# 1 day till harvest.



## Funkfarmer (Sep 26, 2008)

Hey all, I have 1 big nl lady, tomorrow will be the last day of week 8 of flower. The trichs are just mostly cloudy, but fan leaves are dead and some of the leaves on the buds are changing to yellow/brown. I took her off of nutes 2 weeks ago. Do you think the trichs will change overnight? shes not looking so hot.


----------



## FourTwenty (Sep 26, 2008)

i wouldnt think they would change to much over night


----------



## HippyInEngland (Sep 26, 2008)

It doesnt matter what the leaves look like, they get trimmed off anyway, your plant is burning its last energy up, is the Trichome colour the colour you want it?


----------



## Funkfarmer (Sep 26, 2008)

No, thats the deal, im getting worried because the dying leaves are creeping way up on the buds.


----------



## 7greeneyes (Sep 26, 2008)

smoky anda bandit said:
			
		

> No, thats the deal, im getting worried because the dying leaves are creeping way up on the buds.

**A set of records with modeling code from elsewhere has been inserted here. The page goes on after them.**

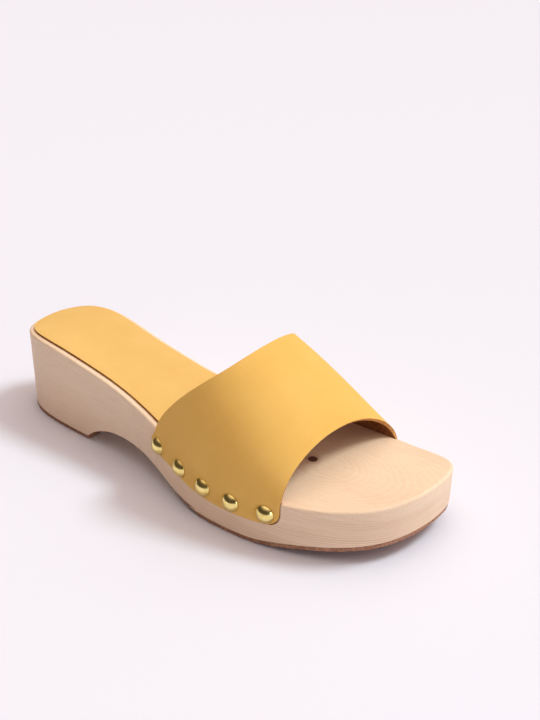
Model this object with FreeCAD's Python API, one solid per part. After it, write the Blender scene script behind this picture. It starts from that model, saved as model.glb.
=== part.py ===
"""Wooden clog for the right foot: an open-toed mule on a one-piece wooden sole.

Millimetres. +X runs from the heel to the toe, +Y to the inner side of the foot, +Z up.
The shapes are drawn with the back of the heel at x = 0 and the ground at z = 0, and are moved at the
end so that the middle of the bottom of the whole clog's box is the origin.
"""
import FreeCAD, Part
import math
import os
from FreeCAD import Vector

# Wooden sole, seen from above: points of one smooth closed curve, heel, outer side, toe, inner side.
SOLE_PLAN = [
    (0, 2), (8.5, -18.5), (33, -27.5), (76, -30.5), (115, -36), (144, -45), (170, -48.5),
    (198, -46.5), (224, -38), (243, -23.5), (252.5, -3.5), (255, 15), (250, 30.5), (228, 36),
    (195, 38.5), (155, 34), (114, 25), (73, 24), (30, 29.5), (7, 23),
]
OUTER_SIDE_SPAN = (1, 11)          # plan points between which the curve runs heel to toe
INNER_SIDE_SPAN = (19, 12)         # the same along the inner side, also heel to toe
PAST_ENDS = 3.0                    # how far the side view runs past heel and toe
# Wooden sole, seen from the side: height of its top, then of its underside behind and before the tread.
FOOTBED = [(-3, 45.8), (0, 46.2), (30, 48.5), (60, 45.4), (90, 40.2), (120, 33.1), (150, 28.5),
           (180, 26.7), (215, 26.8), (258, 31)]
ARCH = [(63, 3), (66.5, 6), (72, 9.2), (80, 12.3), (90, 13.8), (100, 13.7), (110, 12.3),
        (120, 9.8), (140, 5.2), (154, 3.4), (166, 2.7)]
TOE_SPRING = [(184, 2.7), (200, 4.6), (225, 8), (258, 11.8)]
SOLE_EDGE_ROUND = 1.3
HEEL_TAPER = 0.9                   # how far the heel draws in from top to bottom
TAPER_REACH = 70.0                 # length from the back of the heel over which the taper fades out

# Rubber under the sole.
HEEL_LIFT_THICKNESS = 3.0
HEEL_LIFT_INSET = 1.2
HEEL_BREAST = 62.5                 # front face of the heel lift
TREAD_INSET = 0.4
TREAD_BACK = 140.0
TREAD_BOTTOM_BACK = [(137, 4.6), (141, 3.6), (153, 1.0), (166, 0)]
TREAD_BOTTOM_FRONT = [(184, 0), (200, 1.9), (225, 5.3), (258, 9.1)]

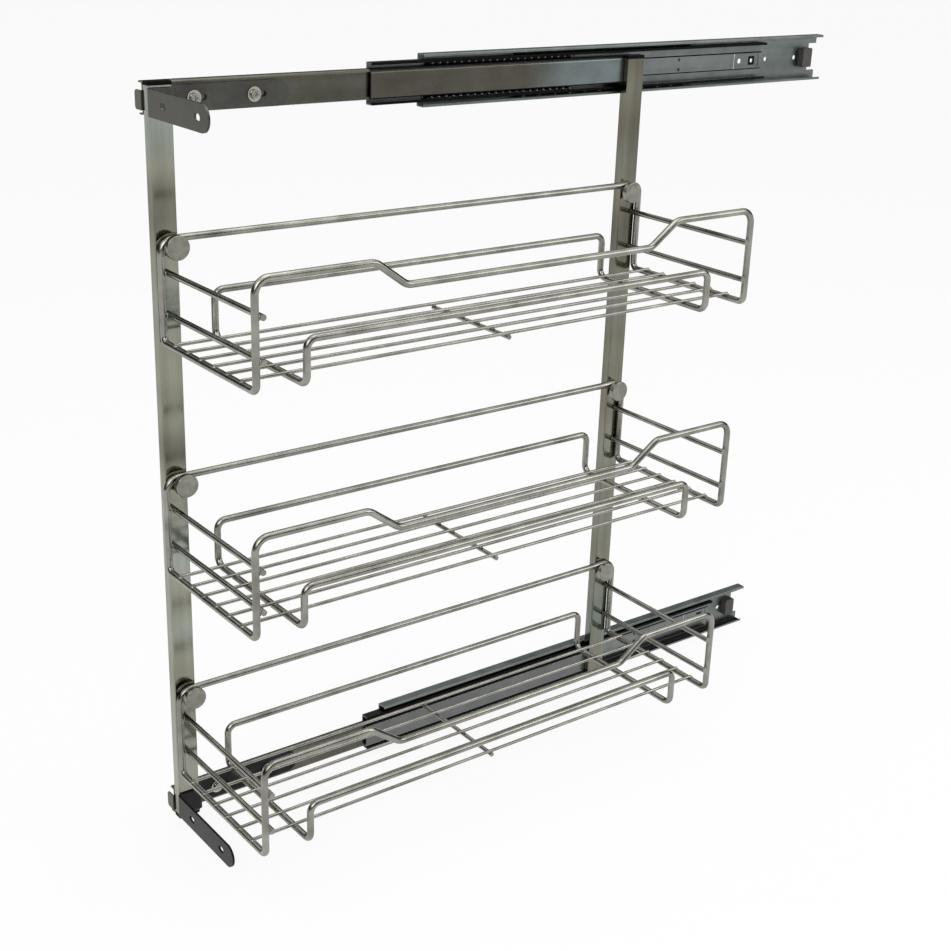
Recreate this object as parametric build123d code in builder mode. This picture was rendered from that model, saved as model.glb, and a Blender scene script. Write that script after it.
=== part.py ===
"""Pull-out spice rack: three wire baskets on a side frame that runs on two telescopic slides.

Millimetres. +Z is up. The wall that carries the slides is the plane Y = 0 and the rack stands
on its -Y side. +X points into the cabinet, so the rack pulls out towards -X.
The origin is midway between the end screw holes of the bottom cabinet rail, on the wall face.
"""

import os

from build123d import *

# Slides
slide_length = 508.0
rail_height = 45.0
drawer_height = 25.4
slide_depth = 12.7
sheet = 1.2
slide_spacing = 626.0

# How the rails stand in the photographed pose, as distances along X
frame_out = 230.0
mid_lag = 209.0
top_rail_setback = 33.0

# Cabinet rail
rail_flange = 10.2
rail_lip = 1.2
wall_hole_front = 37.0
wall_hole_rear = 32.0
wall_hole_d = 4.6
spare_hole_inset = 75.0
adjust_slot = 34.0
adjust_slot_w = 8.0
adjust_slot_inset = 106.0
bumper_length = 13.0
bumper_height = 19.0
bumper_inset = 13.0
bumper_clearance = 5.0
bumper_head_gap = 1.4
notch_length = 11.0
notch_height = 27.0

# Intermediate rail
mid_web_gap = 1.3
mid_flange = 8.7
mid_lip = 1.0
emboss_height = 16.0
emboss_rise = 1.0
lug_place = 363.0
lug_pitch = 9.4
lug_length = 3.4
lug_width = 2.6
lug_rise = 1.6
pocket_length = 35.0
pocket_height = 14.0
pocket_inset = 4.0
pocket_depth = 0.45
rivet_inset = 14.0
rivet_d = 8.5
rivet_rise = 0.35
rivet_bore = 4.2
peep_inset = 31.0
peep_d = 5.0

# Drawer rail
drawer_flange = 6.8
drawer_bend = 2.7
tab_height = 15.0
tab_drop = 1.5
tab_gap = 0.3
tab_wall_gap = 1.9
tab_round = 3.0
end_stop_length = 11.0
end_stop_height = 9.0
end_stop_thickness = 2.2
end_stop_round = 2.0
end_stop_out = 0.5

# Balls and cages
ball_d = 3.5
ball_play = 0.15
cage_sheet = 0.5
cage_gap = 0.4
cage_lip_gap = 0.2
outer_cage_length = 220.0
outer_balls = 12
inner_cage_length = 164.0
inner_balls = 21

# Side frame
upright_width = 20.0
upright_depth = 10.0
upright_wall = 1.2
upright_over = 10.5
cap_thickness = 3.0
cap_overhang = 0.4
cap_taper = 6.0
cap_plug = 2.5
cap_fit = 0.15
stiffener_start = 205.0
stiffener_height = 21.6
stiffener_depth = 3.8
stiffener_gap = 0.5
stiffener_sheet = 1.8

# Door brackets
bracket_sheet = 2.0
bracket_height = 21.0
bracket_reach_top = 99.0
bracket_reach_bottom = 103.0
bracket_back = 127.0
bracket_drop_top = 1.5
bracket_rise_bottom = 2.0
bracket_bend = 2.2
bracket_gap = 0.6
bracket_slot = 16.0
bracket_slot_w = 4.8
slot_shift = 3.3
door_slot = 9.0
door_slot_w = 5.5
door_hole_far = 82.0
door_hole_near = 28.0

# Screws
screw_d = 4.0
screw_head_d = 8.4
screw_head = 2.2
washer_d = 12.0
washer_thickness = 1.0
bracket_screw_near = 42.0
bracket_screw_far = 95.0
carrier_head_d = 7.0
carrier_head = 1.6
carrier_pitch = 12.0
screw_end = 1.0
screw_grip = 4.5
hole_play = 0.1

# Baskets
basket_width = 506.0
basket_depth = 149.0
wire_d = 6.0
bar_d = 5.0
floor_wire_d = 3.0
cross_wire_d = 4.0
back_height = 83.4
front_high = 84.7
front_low = 64.0
dip_left = 103.0
dip_right = 92.0
dip_run = 29.0
corner_bend = 12.0
floor_bend = 6.0
dip_bend = 14.0
fence_left = 41.0
fence_right = 52.0
fence_back_height = 40.0
fence_front_height = 35.4
fence_back_inset = 9.5
fence_front_over = 3.0
fence_bend = 8.0
bar_high = 56.4
bar_low = 22.3
bar_proud = 2.5
floor_wires = 6
floor_wire_over = 0.8
cross_place = 250.0
cross_proud = 1.5
wire_gap = 0.1
weld_sink = 1.2
weld_play = 0.05
tier_spacing = 200.5
lowest_floor = 34.8
side_shift = 2.0

# Basket knobs
knob_d = 20.0
knob_thickness = 5.0
knob_round = 0.8
stem_d = 6.0
stem_length = 8.0
knob_inset = 14.0

# Places that follow from the sizes above
bottom_rail_x = -(slide_length + wall_hole_front - wall_hole_rear) / 2
top_rail_x = bottom_rail_x + top_rail_setback
frame_x = bottom_rail_x - frame_out
mid_length = slide_length - bumper_inset - bumper_length - bumper_clearance
mid_x = frame_x + mid_lag
rear_x = frame_x + slide_length - upright_width
mid_height = (rail_height + drawer_height) / 2
drawer_face = -slide_depth
frame_face = drawer_face - upright_depth
mid_back = -(sheet + mid_web_gap)
mid_front = mid_back - mid_flange
mid_web_face = mid_back - sheet
emboss_face = mid_web_face - emboss_rise
levels = {"bottom": 0.0, "top": slide_spacing}
rail_starts = {"bottom": bottom_rail_x, "top": top_rail_x}
bracket_middles = {
    "bottom": bracket_rise_bottom,
    "top": slide_spacing - bracket_drop_top,
}
bracket_reaches = {"bottom": bracket_reach_bottom, "top": bracket_reach_top}

os.makedirs("parts", exist_ok=True)


def save(part, name):
    part.label = name
    export_step(part, f"parts/{name}.step")


# Cabinet rails: a C of folded steel, open away from the wall, with small lips on the flange edges.
# The rear end of the web is notched round the bumper.
for side, level in levels.items():
    start = rail_starts[side]
    with BuildPart() as cabinet_rail:
        with BuildSketch(Plane.YZ.offset(start)) as section:
            with BuildLine():
                Polyline(
                    (0, level),
                    (0, level + rail_height / 2),
                    (-rail_flange, level + rail_height / 2),
                    (-rail_flange, level + rail_height / 2 - sheet - rail_lip),
                    (-rail_flange + sheet, level + rail_height / 2 - sheet - rail_lip),
                    (-rail_flange + sheet, level + rail_height / 2 - sheet),
                    (-sheet, level + rail_height / 2 - sheet),
                    (-sheet, level),
                    close=True,
                )
            make_face()
            mirror(about=Plane.XZ.offset(-level))
        extrude(amount=slide_length)
        outer_edges = cabinet_rail.edges().filter_by(Axis.X).group_by(Axis.Z)
        fillet(outer_edges[-1] + outer_edges[0], radius=sheet * 0.75)
        with BuildSketch(Plane.XZ) as holes:
            with Locations(
                (start + wall_hole_front, level),
                (start + slide_length - spare_hole_inset, level),
                (start + slide_length - wall_hole_rear, level),
            ):
                Circle(wall_hole_d / 2)
            with Locations((start + slide_length - adjust_slot_inset, level)):
                SlotOverall(adjust_slot, adjust_slot_w)
        extrude(amount=2 * sheet, both=True, mode=Mode.SUBTRACT)
        with BuildSketch(Plane.XZ) as notch:
            with Locations((start + slide_length, level)):
                Rectangle(2 * notch_length, notch_height)
        extrude(amount=2 * sheet, both=True, mode=Mode.SUBTRACT)
    save(cabinet_rail.part, f"{side}_cabinet_rail")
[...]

iI've trimmed almost ALL leaves off one-two weeks prior to my girls being pulled and they filled out jusyt a wee more. Don't sweat it bud, stay the course. The fan leaves make no dif now. Take care. Be Safe. Stay Stoned.


----------



## HippyInEngland (Sep 26, 2008)

Is it inside or out?

P.s.

Just because the seed packet ot web site says 8 weeks, means nothing, they do it to sell seeds.


----------



## Funkfarmer (Sep 26, 2008)

outside but moving inside and the trichs still have a little way to go.


----------



## trillions of atoms (Sep 26, 2008)

no worry


----------



## Exarmy (Sep 26, 2008)

I say take your lower growth, and let the top rippen some more......that way you can have a little cloudy, and a little amber/ cloudy, This would gieve you a better idea of what kind of high you like from this pheno.   just my 2 cents


----------



## papabeach1 (Sep 26, 2008)

got one week to go here too.. it look like what ya said, will check how the smoke tastes and the high is soon..


----------



## Funkfarmer (Sep 26, 2008)

Here are some pics. This looks OK?


----------



## BuddyLuv (Sep 26, 2008)

look flawed but ok. I say wait for the trichs. they are just filling in if they say 8 weeks. I let my 56 day buublegum go 70 days and they were mostly amber, 40/60.


----------



## Funkfarmer (Sep 27, 2008)

What do you mean flawed?


----------



## HippyInEngland (Sep 27, 2008)

You must have had some seriously hot weather while it was outside, how long did it take from the first signs of something was wrong until the leaves went crispy in the pictures?


----------



## Funkfarmer (Sep 27, 2008)

Hippy, my plant is inside DWC .


----------



## Timmyjg6 (Sep 27, 2008)

What you did wrong was you stopped feeding her way before you were supposed to. I would have kept feeding her till i saw 25% amber trics. If you only have cloudy you could still have a wile to go... You might want to try feeding her some food shes starving... I just say don't pull them till they are done...


----------



## Funkfarmer (Sep 27, 2008)

Thanks Timmy, i knew it wasnt just because she was in flower.


----------



## HydroManiac (Sep 28, 2008)

i bet you she is saying ouch


----------



## HydroManiac (Sep 28, 2008)

Green Mojo Green Mojo Green Mojo


----------



## Funkfarmer (Sep 28, 2008)

Only time will tell, i hope i didnt mess her up too bad.


----------



## HippyInEngland (Sep 28, 2008)

HippyInEngland said:
			
		

> Is it inside or out?


 


> outside but moving inside and the trichs still have a little way to go.


 

So I presumed the outside heat had done this.


----------



## Funkfarmer (Sep 28, 2008)

Sorry hippy, a little misunderstanding. I thought you meant were the leaves brown onthe inside of the bud. My plants are inside.


----------